Propaganda is back in full swing, not only acclaiming religious or ideological "values”, but also and above all, material and commercial interests, promoted by the incessant work of "influencers" of all sorts.
For Russian writer Fyodor Dostoevsky, the "power of propaganda" is incarnated by one of the minor characters in his novel “Crime and Punishment”, the demonic gambler Arkady Svidrigailov, the "cellar rat" who has evil designs on the sister of the novel’s protagonist, Rodion Raskolnikov, who wants instead to become a Übermensch and is dragged into the abyss of murder and guilt.
The propaganda of conquest of innocent women is the prophecy of the new war of conquest, meant to impose a new faith on Ukraine, Europe and the world led astray by “false values”.
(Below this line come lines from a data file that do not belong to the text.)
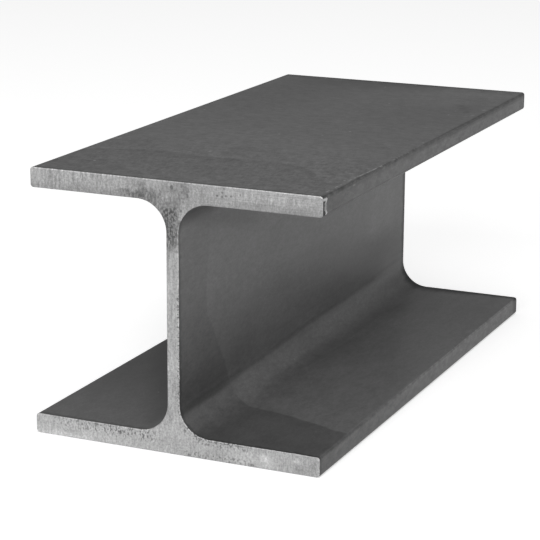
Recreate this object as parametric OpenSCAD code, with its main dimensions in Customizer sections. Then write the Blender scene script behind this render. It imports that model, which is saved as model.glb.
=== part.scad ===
// A short length of rolled wide-flange H-section, sawn square at both ends.
// It lies on one flange with its web upright. X runs across the flanges,
// Y along the length and Z up. The origin is the middle of the underside.

/* [Section] */
// Width across the flanges
flange_w = 120; // [80:1:300]
// Depth over both flanges
section_h = 106; // [90:1:300]
// Thickness of the flanges
flange_t = 8; // [6:0.5:20]
// Thickness of the web
web_t = 5; // [4:0.5:14]
// Radius of the fillets between web and flanges
root_r = 12; // [6:0.5:20]
// Rounding of the four flange toes
toe_r = 1.2; // [0.5:0.1:2.5]

/* [Length] */
// Length from saw cut to saw cut
cut_length = 240; // [60:5:1200]

/* [Hidden] */
$fn = 96;
// How far a cutting shape reaches past the steel that it cuts
lap = 1;
half_w = flange_w / 2;
// Clear depth between the flanges
channel_h = section_h - 2 * flange_t;

// A square corner less the arc of radius r that is tangent to its two sides
module corner_piece(r) {
    difference() {
        translate([-lap, -lap]) square(r + lap);
        translate([r, r]) circle(r);
    }
}

// The open channel on the right of the web, with a rounded corner at each root
module channel_outline() {
    difference() {
        translate([web_t / 2, 0]) square([half_w - web_t / 2 + lap, channel_h]);
        translate([web_t / 2, 0]) corner_piece(root_r);
        translate([web_t / 2, channel_h]) mirror([0, 1]) corner_piece(root_r);
    }
}

// What the two rounded toe corners of a right-hand flange lose
module toe_roundings() {
    translate([half_w, 0]) mirror([1, 0]) corner_piece(toe_r);
    translate([half_w, flange_t]) rotate(180) corner_piece(toe_r);
}

module right_side_cuts() {
    translate([0, flange_t]) channel_outline();
    toe_roundings();
    translate([0, section_h - flange_t]) toe_roundings();
}

// The rolled outline, standing on the outer face of its lower flange
module rolled_outline() {
    difference() {
        translate([-half_w, 0]) square([flange_w, section_h]);
        right_side_cuts();
        mirror([1, 0]) right_side_cuts();
    }
}

module h_section() {
    color([0.38, 0.38, 0.38])
        rotate([90, 0, 0])
            linear_extrude(cut_length, center = true)
                rolled_outline();
}

h_section();
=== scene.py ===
import math

import bpy
import numpy as np
from mathutils import Matrix, Vector
from mathutils.geometry import delaunay_2d_cdt


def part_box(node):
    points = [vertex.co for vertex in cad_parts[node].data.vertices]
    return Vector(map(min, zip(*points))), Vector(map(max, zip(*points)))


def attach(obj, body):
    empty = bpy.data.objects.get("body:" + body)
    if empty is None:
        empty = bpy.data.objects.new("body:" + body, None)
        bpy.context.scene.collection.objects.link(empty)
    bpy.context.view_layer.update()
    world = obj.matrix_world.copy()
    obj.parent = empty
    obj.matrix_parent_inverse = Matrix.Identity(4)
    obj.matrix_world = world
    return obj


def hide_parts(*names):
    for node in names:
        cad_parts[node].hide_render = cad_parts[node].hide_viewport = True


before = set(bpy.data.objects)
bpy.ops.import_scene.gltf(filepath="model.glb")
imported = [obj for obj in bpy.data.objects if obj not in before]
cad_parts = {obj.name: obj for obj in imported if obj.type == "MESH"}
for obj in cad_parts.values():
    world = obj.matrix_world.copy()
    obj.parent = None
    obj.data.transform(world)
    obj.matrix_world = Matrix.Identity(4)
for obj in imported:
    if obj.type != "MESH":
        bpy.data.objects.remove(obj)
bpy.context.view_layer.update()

# The rolled length: one piece of structural steel with two flanges, a web and
# four root fillets, squeezed to this outline between the mill's rolls and left
# with its grey mill scale. A saw cut it off square at both ends.
low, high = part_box("h_section")
skin_allowance = 0.00015
half_width = (high[0] - low[0]) / 2 - skin_allowance
half_length = (high[1] - low[1]) / 2 - skin_allowance
underside = low[2] + skin_allowance
topside = high[2] - skin_allowance
flange_thickness = 0.008
lower_face = low[2] + flange_thickness
upper_face = high[2] - flange_thickness
half_web = 0.0025
root_radius = 0.012
toe_radius = 0.0012

# How finely the outline is divided, by length on its flats and by count on its bends
skin_step = 0.0008
toe_step = 0.0005
root_pieces = 24
toe_pieces = 4


def straight(start, end, step=skin_step):
    """Evenly spaced points from start up to, but without, end."""
    start, end = Vector(start), Vector(end)
    count = max(1, round((end - start).length / step))
    return [start.lerp(end, k / count) for k in range(count)]


def bend(centre, radius, first_deg, last_deg, pieces):
    """Points on an arc about centre, without the last one."""
    turn = last_deg - first_deg
    angles = [math.radians(first_deg + turn * k / pieces) for k in range(pieces)]
    return [Vector((centre[0] + radius * math.cos(angle), centre[1] + radius * math.sin(angle)))
            for angle in angles]


def flange_toe(lower_z, upper_z, inset):
    """The toe of a right-hand flange, from its lower face round to its upper face."""
    centre_x, radius = half_width - toe_radius, toe_radius - inset
    lower_centre = (centre_x, lower_z + toe_radius)
    upper_centre = (centre_x, upper_z - toe_radius)
    side = half_width - inset
    return (bend(lower_centre, radius, -90, 0, toe_pieces)
            + straight((side, lower_centre[1]), (side, upper_centre[1]), toe_step)
            + bend(upper_centre, radius, 0, 90, toe_pieces))


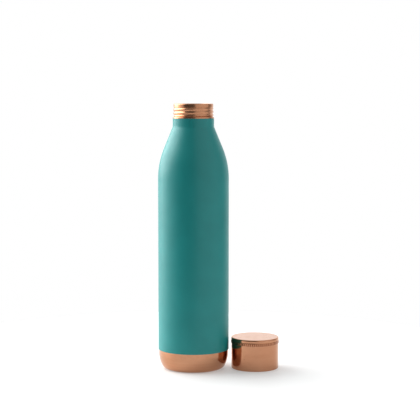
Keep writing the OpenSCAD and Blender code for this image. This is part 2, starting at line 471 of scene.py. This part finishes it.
cap_axis = axis_of("cap_skirt")
coat_enamel = enamel("teal_enamel", COAT_FACE, COAT_DEEP, COAT_PALE)
base_copper = copper("base_copper", BASE_LIGHT, BASE_DARK, BASE_ROUGH)
neck_copper = copper("neck_copper", NECK_LIGHT, NECK_DARK, NECK_ROUGH, lean=-1.0, patina=0.3)
shell_copper = copper("inner_copper", INNER_LIGHT, INNER_DARK, INNER_ROUGH, patina=0.7)
cap_copper = copper("cap_copper", CAP_LIGHT, CAP_DARK, CAP_ROUGH, cap_axis, -1.0)
band_copper = copper("band_copper", CAP_LIGHT, CAP_DARK, CAP_ROUGH, cap_axis, -1.0, grooved=True)
liner_copper = copper("liner_copper", LINER_LIGHT, LINER_DARK, LINER_ROUGH, cap_axis, 1.0, 0.5)
silver_braze = braze("silver_braze")
white_silicone = silicone("white_silicone")

# ---------------------------------------------------------------- the bottle

body_r = radius_of("enamel_coat")
neck_r = radius_of("neck_ring")
coat_z = foot_of("enamel_coat")
flange_z = top_of("enamel_coat")
bottle_h = top_of("neck_ring")
lip_z = bottle_h - LIP_H
thread_z = lip_z - THREAD_H
lip_r = neck_r - LIP_STEP
root_r = lip_r - THREAD_DEPTH / 2
mouth_r = lip_r - MOUTH_WALL
base_r = body_r - COAT_T - SHELL_T
sleeve_r = neck_r - COAT_T - SHELL_T


def body_side(depth, edge):
    """The body's side, shoulder and neck at this depth inside the coat's face, from the base up."""
    side_r, collar_r = body_r - depth, neck_r - depth
    half = math.tan(SHOULDER_ANGLE / 2)
    neck_corner = flange_z - COLLAR_H - (NECK_FILLET_R + depth) * half
    side_corner = neck_corner - (side_r - collar_r) / math.tan(SHOULDER_ANGLE)
    return [
        (side_r, coat_z, edge),
        (side_r, side_corner, SHOULDER_R - depth),
        (collar_r, neck_corner, NECK_FILLET_R + depth),
        (collar_r, flange_z, edge),
    ]


def body_sheet(depth, thickness):
    """The closed outline of one layer of the body, its edges rounded."""
    edge = LAYER_EDGE * thickness
    outer, inner = body_side(depth, edge), body_side(depth + thickness, edge)
    start = (body_r - depth - thickness / 2, coat_z)
    return outline([start, *outer, *reversed(inner), start])[:-1]


def base_side(depth):
    """The base sheet at this depth inside its outer face, from its rim down to the axis."""
    flank_r = HEEL_INSET**2 + HEEL_H**2 - 2 * HEEL_H * HEEL_R
    flank_r /= 2 * (HEEL_INSET - HEEL_R)
    slope = math.asin((HEEL_H - HEEL_R) / (flank_r - HEEL_R))
    rise = math.acos(1 - PUNT_DEPTH / (2 * PUNT_BEND_R))
    foot_r = base_r - HEEL_INSET
    bend_r = foot_r - FOOT_W
    punt_r = bend_r - 2 * PUNT_BEND_R * math.sin(rise)
    return [
        (base_r - depth, HEEL_H - (flank_r - depth) * math.tan(slope / 2), flank_r - depth),
        (foot_r + (HEEL_R - depth) * math.tan((TAU / 4 - slope) / 2), depth, HEEL_R - depth),
        (bend_r - (PUNT_BEND_R - depth) * math.tan(rise / 2), depth, PUNT_BEND_R - depth),
        (punt_r + (PUNT_BEND_R + depth) * math.tan(rise / 2), PUNT_DEPTH + depth, PUNT_BEND_R + depth),
        (0, PUNT_DEPTH + depth),
    ]


def base_sheet():
    """The closed outline of the base: its outer face, then its inner face back to the rim."""
    rim_z = top_of("base_cup")
    start = (base_r - BASE_T / 2, rim_z)
    outside = outline([start, (base_r, rim_z, BASE_EDGE), *base_side(0)])
    inside = outline([start, (base_r - BASE_T, rim_z, BASE_EDGE), *base_side(BASE_T)])
    return outside + inside[:0:-1]


def fillet(r, z, width, leg):
    """The outline of a hollow fillet of braze in the corner at radius r and height z."""
    steps = [i / FILLET_STEPS for i in range(FILLET_STEPS + 1)]
    return [(r, z), *((r - width * (1 - t) ** 2, z + leg * t**2) for t in steps)]


def ripple(angle, r, z):
    """The braze's slightly uneven edge."""
    return r - RIPPLE_DEPTH * (1 + math.sin(9 * angle) * math.sin(5 * angle))


def helix(angle, z, low, high, phase=0.0):
    """A right-hand thread's height from 0 to 1 at this angle and height, fading at both its ends."""
    fade = min(1.0, 2 * (z - low) / THREAD_PITCH, 2 * (high - z) / THREAD_PITCH)
    return max(0.0, fade) * (1 + math.cos(TAU * z / THREAD_PITCH - angle + phase)) / 2


def neck_outline():
    """The neck ring: its sleeve inside the shell, the flange over the coat's edge, the thread's root, the
    lip."""
    sleeve_z = foot_of("neck_ring")
    return outline(
        [
            (mouth_r, bottle_h - 4 * LIP_ROUND),
            (mouth_r, sleeve_z, SLEEVE_EDGE),
            (sleeve_r, sleeve_z, SLEEVE_EDGE),
            (sleeve_r, flange_z, FLANGE_CORNER),
            (neck_r, flange_z, FLANGE_EDGE),
            (neck_r, thread_z, FLANGE_ROUND),
            (root_r, thread_z, THREAD_CORNER),
            (root_r, lip_z, LIP_EDGE),
            (lip_r, lip_z, LIP_EDGE),
            (lip_r, bottle_h, LIP_ROUND),
            (mouth_r, bottle_h, MOUTH_EDGE),
            (mouth_r, bottle_h - 3 * LIP_ROUND),
        ]
    )


def neck_shape(angle, r, z):
    """The thread, raised from the ring's root."""
    if abs(r - root_r) > SAME_R:
        return r
    return r + THREAD_DEPTH * helix(angle, z, thread_z, lip_z)


def make_bottle():
    lathe("enamel", body_sheet(0, COAT_T), coat_enamel, "enamel_coat", "bottle", BODY_SIDES)
    lathe("shell", body_sheet(COAT_T, SHELL_T), shell_copper, "body_shell", "bottle")
    lathe("base", base_sheet(), base_copper, "base_cup", "bottle", BODY_SIDES)
    low = fillet(base_r, top_of("base_cup"), BASE_T, top_of("base_braze") - foot_of("base_braze"))
    lathe("base_fillet", low, silver_braze, "base_braze", "bottle", shape=ripple)
    leg = foot_of("neck_braze") - top_of("neck_braze")
    high = fillet(sleeve_r, foot_of("neck_ring"), sleeve_r - mouth_r, leg)
    lathe("neck_fillet", high, silver_braze, "neck_braze", "bottle", shape=ripple)
    points = divided(neck_outline(), root_r, THREAD_STEP)
    lathe("neck", points, neck_copper, "neck_ring", "bottle", NECK_SIDES, neck_shape)


# ---------------------------------------------------------------- the cap

cap_h = top_of("cap_top")
skirt_r = radius_of("cap_skirt")
top_r = skirt_r + TOP_T
side_z = foot_of("cap_top")
liner_in_r = radius_of("cap_liner")
liner_r = liner_in_r - LINER_GAP
liner_z = foot_of("cap_liner")
washer_z = foot_of("cap_gasket")
gasket_r = radius_of("cap_gasket")
roof_z = top_of("cap_liner") - CAP_T
seat_z = washer_z - SEAT_CLEARANCE
closed_z = bottle_h - washer_z
cap_thread_z = thread_z - closed_z + HEM_CLEARANCE
crest_r = lip_r + LIP_CLEARANCE


def skirt_outline():
    """The cap's sleeve, its foot rolled inwards into a hem."""
    in_r = skirt_r - CAP_T
    top_z = cap_h - TOP_ROUND
    end = TAU - math.acos(1 - CAP_T / HEM_R)
    hem = [
        (skirt_r - HEM_R + HEM_R * math.cos(a), HEM_R - HEM_R * math.sin(a))
        for a in (end * i / HEM_STEPS for i in range(HEM_STEPS + 1))
    ]
    corners = [
        (skirt_r, HEM_R * 2),
        (skirt_r, top_z, SKIRT_EDGE),
        (in_r, top_z, SKIRT_EDGE),
        (in_r, HEM_R * 3),
    ]
    return hem[::-1] + outline(corners)


def top_outline():
    """The cap's top, with the band that laps over the sleeve."""
    in_round = TOP_ROUND - TOP_T
    return outline(
        [
            (0, cap_h),
            (top_r, cap_h, TOP_ROUND),
            (top_r, side_z, BAND_EDGE),
            (skirt_r, side_z, BAND_CORNER),
            (skirt_r, cap_h - TOP_T, in_round),
            (0, cap_h - TOP_T),
        ]
    )


def knurl(angle, r, z):
    """Rounded ridges on the band's lower part."""
    if abs(r - top_r) > SAME_R:
        return r
    rise = min(1.0, (z - side_z) / KNURL_FADE, (side_z + KNURL_H - z) / KNURL_FADE)
    return r + KNURL_DEPTH * max(0.0, rise) * (1 + math.cos(KNURL_COUNT * angle)) / 2


def liner_outline():
    """The threaded cup inside the cap, with the washer's seat above the thread."""
    seat_r = gasket_r + SEAT_CLEARANCE
    bore_r = neck_r + COLLAR_CLEARANCE
    return outline(
        [
            (0, roof_z + CAP_T),
            (liner_in_r, roof_z + CAP_T, LINER_EDGE),
            (liner_in_r, roof_z, LINER_EDGE),
            (liner_r, roof_z, LINER_CORNER),
            (liner_r, liner_z, LINER_EDGE),
            (bore_r, liner_z, LINER_EDGE),
            (bore_r, cap_thread_z, LINER_EDGE),
            (gasket_r, cap_thread_z, LINER_EDGE),
            (gasket_r, seat_z, LINER_EDGE),
            (seat_r, seat_z, LINER_EDGE),
            (seat_r, roof_z, LINER_CORNER),
            (0, roof_z),
        ]
    )


def liner_shape(angle, r, z):
    """The cap's thread, its ridges in the grooves of the neck's when the cap is closed."""
    if abs(r - gasket_r) > SAME_R:
        return r
    phase = TAU * closed_z / THREAD_PITCH + math.pi
    return r - (gasket_r - crest_r) * helix(angle, z, cap_thread_z, seat_z, phase)


def washer_outline():
    """The washer, with the dent that the lip leaves in its lower face."""
    top_z = top_of("cap_gasket")
    in_r = gasket_r - GASKET_W
    return outline(
        [
            (gasket_r, washer_z + 1 * MM),
            (gasket_r, top_z, GASKET_ROUND),
            (in_r, top_z, GASKET_ROUND),
            (in_r, washer_z, GASKET_ROUND),
            (mouth_r, washer_z),
            (mouth_r + 2 * DENT_DEPTH, washer_z + DENT_DEPTH),
            (lip_r - 2 * DENT_DEPTH, washer_z + DENT_DEPTH),
            (lip_r, washer_z),
            (gasket_r, washer_z, GASKET_ROUND),
            (gasket_r, washer_z + 0.9 * MM),
        ]
    )


def make_cap():
    lathe("cap_sleeve", skirt_outline(), cap_copper, "cap_skirt", "cap")
    points = divided(top_outline(), top_r, KNURL_STEP)
    lathe("cap_band", points, band_copper, "cap_top", "cap", BAND_SIDES, knurl)
    points = divided(liner_outline(), gasket_r, THREAD_STEP)
    lathe("cap_thread", points, liner_copper, "cap_liner", "cap", LINER_SIDES, liner_shape)
    lathe("seal", washer_outline(), white_silicone, "cap_gasket", "washer")


# ---------------------------------------------------------------- floor, light and camera


def grey(level):
    return level, level, level, 1


def make_floor():
    """A round white table top."""
    n = Surface("floor_white")
    tone = n.mix(n.noise(n.place(), 3.0), grey(FLOOR_DARK), grey(FLOOR_LIGHT))
    n.finish(Base_Color=tone, Roughness=0.6, Emission_Color=grey(1), Emission_Strength=FLOOR_GLOW)
    angles = [TAU * i / FLOOR_SIDES for i in range(FLOOR_SIDES)]
    rim = [(FLOOR_R * math.cos(a), FLOOR_R * math.sin(a), 0) for a in angles]
    mesh = bpy.data.meshes.new("floor")
    mesh.from_pydata(rim, [], [range(FLOOR_SIDES)])
    mesh.materials.append(n.material)
    floor = bpy.data.objects.new("floor", mesh)
    bpy.context.scene.collection.objects.link(floor)


def make_world():
    """A white studio, dark where the camera stands and dimmer overhead. Bearings run from the camera's
    side, positive to the right."""
    world = bpy.data.worlds.new("studio")
    bpy.context.scene.world = world
    world.use_nodes = True
    n = Nodes(world.node_tree)
    way = n.add("ShaderNodeTexCoord", {}).outputs["Generated"]
    x, y, z = n.add("ShaderNodeSeparateXYZ", {0: way}).outputs
    bearing = n.math("ARCTAN2", x, n.math("MULTIPLY", y, -1.0))
    ramp = n.add("ShaderNodeValToRGB", {0: n.spread(bearing, -math.pi, math.pi, 0.0, 1.0)})
    elements = ramp.color_ramp.elements
    while len(elements) < len(STUDIO):
        elements.new(0.5)
    for element, (degrees, level) in zip(elements, STUDIO):
        element.position = degrees / 360 + 0.5
        element.color = grey(level)
    height = n.spread(z, OVERHEAD_FROM, OVERHEAD_FULL, 0.0, 1.0)
    room = n.mix(height, ramp.outputs[0], grey(OVERHEAD))
    seen = n.add("ShaderNodeLightPath", {}).outputs["Is Camera Ray"]
    shown = n.mix(seen, room, grey(BACKDROP))
    n.put(n.tree.nodes["Background"].inputs["Color"], shown)


def make_key():
    """A large soft light on the left, slightly behind."""
    data = bpy.data.lights.new("key", "SUN")
    data.energy = KEY_ENERGY
    data.angle = math.radians(KEY_SPREAD)
    light = bpy.data.objects.new("key", data)
    bearing, height = math.radians(KEY_BEARING), math.radians(KEY_HEIGHT)
    way = (math.sin(bearing) * math.cos(height), -math.cos(bearing) * math.cos(height), math.sin(height))
    light.rotation_euler = Vector(way).to_track_quat("Z", "Y").to_euler()
    bpy.context.scene.collection.objects.link(light)


def make_camera():
    """Just above the lip, looking slightly down, as far off as a long lens stands."""
    data = bpy.data.cameras.new("camera")
    data.lens = CAMERA_LENS
    data.sensor_width = CAMERA_FILM
    camera = bpy.data.objects.new("camera", data)
    camera.location = CAMERA_AT
    camera.rotation_euler = (math.radians(90 - CAMERA_DIP), 0, 0)
    bpy.context.scene.collection.objects.link(camera)
    bpy.context.scene.camera = camera


make_camera()
make_bottle()
make_cap()
make_floor()
make_world()
make_key()
bpy.context.scene.view_settings.view_transform = "Standard"
bpy.context.scene.view_settings.gamma = GAMMA
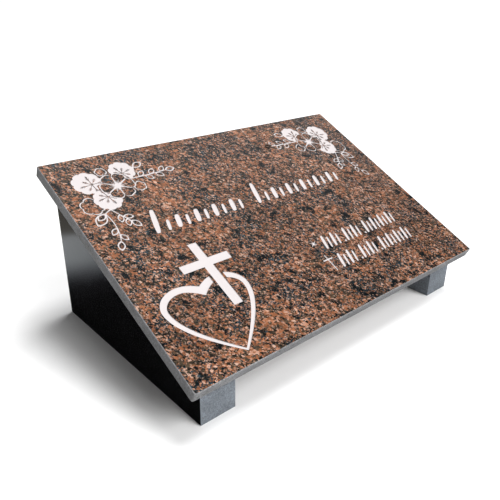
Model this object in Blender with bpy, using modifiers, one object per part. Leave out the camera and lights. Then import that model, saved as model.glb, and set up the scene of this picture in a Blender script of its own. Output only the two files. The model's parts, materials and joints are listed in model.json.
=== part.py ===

Dostoevsky and his great novels reflect the dilemma of choosing between the "truth of values" and the person of Christ, which the writer explains in a letter to Natalia Fonvizina in 1854: “it is the belief that there is nothing finer, profounder, more attractive, more reasonable, more courageous and more perfect than Christ, and not only is there not, but I tell myself with jealous love that there cannot be. Even if someone were to prove to me that the truth lay outside Christ, I should choose to remain with Christ rather than with the truth.”
[*] Lenin’s group within the Russian Social Democratic Labour Party became the largest faction and so was referred as the majoritarians, i.e. Bolsheviks.